9. Redesign Civil Rights Legislation to Account For Poverty and Provide Equal Opportunity
Okay so less than a month ago the Supreme Court knocked down a big part of the Voting Rights act of 1965. I wrote a little ditty where I said Congress got complacent. Let me explain why without all the grandiose language.  Over the past couple decades The Supreme Court has been generally ruling that using race any any law is unconstitutional. And you know what. I kind of agree with that. The reason why we sort of wink wink nudge nudge it is because the laws generally in question were created to undo a societal racial bias that had persisted for years and that racial bias was considered the worse of the two evils.

I'm Black and so I mostly harp on black issues. But, most of what I've described could be summed up as not stuff that keeps black people down, but stuff that punishes people for being born poor.  Circumstances that are out of your control should have little to no impact on your lifetime earning potential, and you shouldn't have a harder time in life just because of where you happened to be born.

Today being poor caries the same social stigma and disenfranchisement as not being white did previously and oddly enough there is a pretty big overlap in those two circles on the Venn Diagram.

10. Stand Your Ground
I hinted at it previously but I'll say it here flat out.
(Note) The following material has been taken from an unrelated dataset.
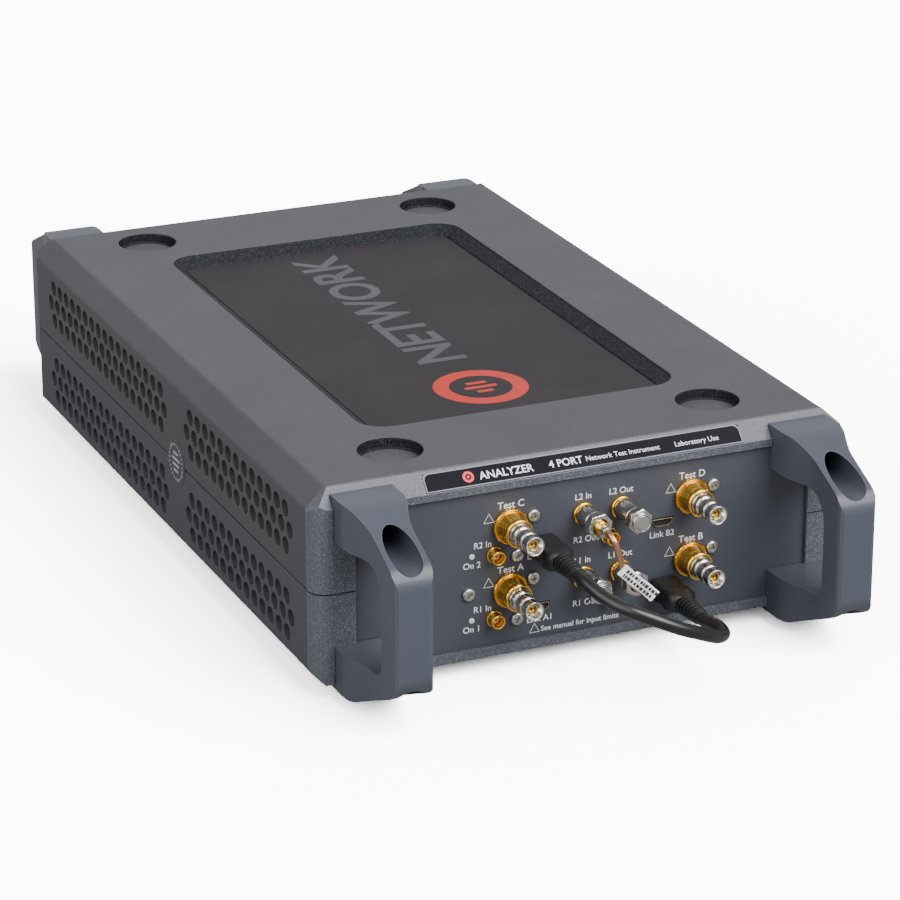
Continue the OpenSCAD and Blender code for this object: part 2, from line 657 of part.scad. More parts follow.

There is a societal prejudice against young urbanites who often happen to be not white. Yes it is kind of insulting for old women to cross the street at my passing. That said, I can't nor do I really want to fix what's in people's heads being the free will and by extension free speech cultist I am. At the end of the day I'm the guy who will defend to the death the Clan's right to march up and down Main Street.

But I draw a line at violence, so yeah. Any law that makes it okay to kill a black kid because you got paranoid is one we should think about knocking down.